Bagaimana mereka akan membuat kapal
laut dan menyimpan persediaan makanan untuk menyeberangi lautan ribuan
kilometer dari Timur Tengah ke India hingga ke Nusantara ini jika mereka tidak
punya dana. Jadi, dakwah membutuhkan dana. (Koran Republika, 18/3).
Geliat Ekonomi Kaum
Sarungan :
Lembaga pendidikan pesantren identik
dengan organisasi Nahdlatul Ulama, karena basis
massa dan
anggota NU didominasi oleh kalangan kiai, santri dan alumni pondok pesantren.
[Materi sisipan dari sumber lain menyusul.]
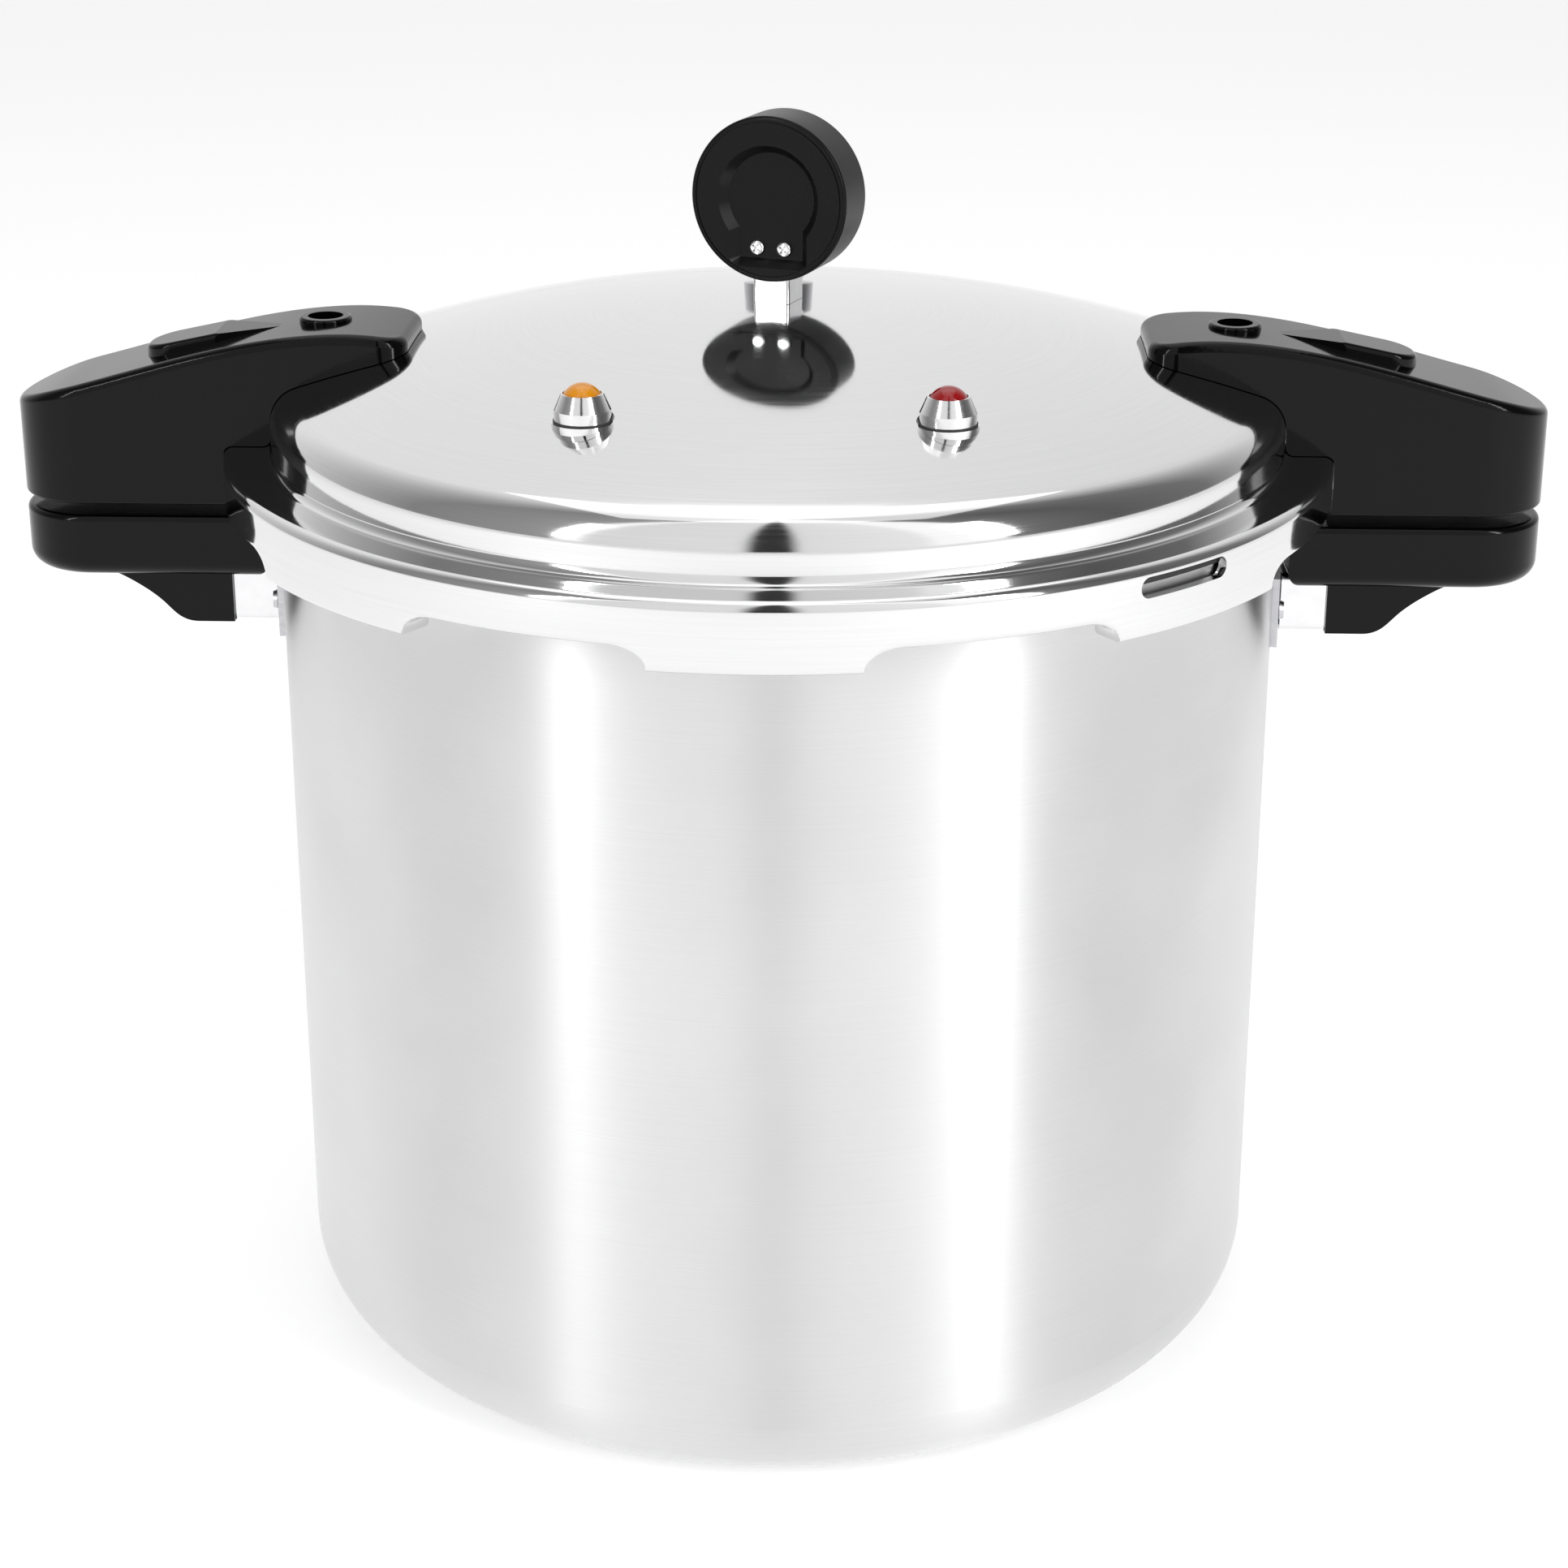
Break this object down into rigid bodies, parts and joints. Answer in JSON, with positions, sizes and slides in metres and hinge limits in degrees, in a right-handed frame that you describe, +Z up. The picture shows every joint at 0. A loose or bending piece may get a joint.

Ketika organisasi NU didirikan, ada kontribusi dari para saudagar pesantren yang tergabung dalam
Nahdlatut Tujjar (Kebangkitan Saudagar) yang turut membidani lahirhnya
organisasi NU.
Pada masa penjajahan, kalangan
pesantren gigih melawan kolonialisme dengan membentuk organisasi pergerakan,
seperti Nahdlatut Wathan (Kebangkitan Tanah Air) pada tahun 1916. Kemudian
Taswirul Afkar atau dikenal juga dengan Nahdlatul Fikri (Kebangkitan Pemikiran)
pada tahun 1918, sebagai wahana pendidikan sosial politik kaum santri. Kemudian
Nahdlatut Tujjar (Pergerakan Kaum Saudagar) pada tahun 1918, yang dijadikan
basis untuk memperbaiki perekonomian rakyat.
Setelah tiga wadah tadi eksis,
kemudian, muncul kesepakatan untuk melebur dengan membentuk organisasi yang
bernama Nahdlatul Ulama (Kebangkitan Ulama) pada 16 Rajab 1344 H / 31 Januari 1926, organisasi ini dipimpin
oleh KH. Hasyim Asy`ari sebagi Rais Akbar.
Dengan demikian sangat jelas bahwa peran santripreneur sangat signifikan
dalam proses berdirinya organisasi Nahdlatul Ulama (NU) yang menjadi afiliasi
pondok pesantren di Tanah Air.
Dewasa ini juga demikian, banyak
sekali pondok pesantren yang bergerak dalam bidang pengembangan ekonomi. Kita
bisa melihat di beberapa daerah terdapat sentra-sentra bisnis yang dikelola
oleh pesantren, koperasi-koperasi dengan aset dan omset miliaran rupiah yang
ditangani oleh kalangan pesantren, pertanian dan peternakan yang dikelola oleh
kaum sarungan dengan target pemasaran di dalam dan luar negeri. Bahkan tidak
jarang pondok pesantren yang diberi label “pesantren entrepreneur”.
Ini semua sebagai salah satu bukti
bahwa geliat bisnis di lembaga pendidikan pesantren sangat maju signifikan,
sehingga diharapkan para alumni pesantren –saat ini- ikut andil dalam
pengembangan bidang ekonomi dengan menjadi pengusaha dan melakukan aktivitas
bisnis, meneruskan apa yang sudah dicanangkan dan dicontohkan oleh Rasulullah
Saw, para Sahabat Nabi, para tabi’in dan para ulama. Wallahu A’lam.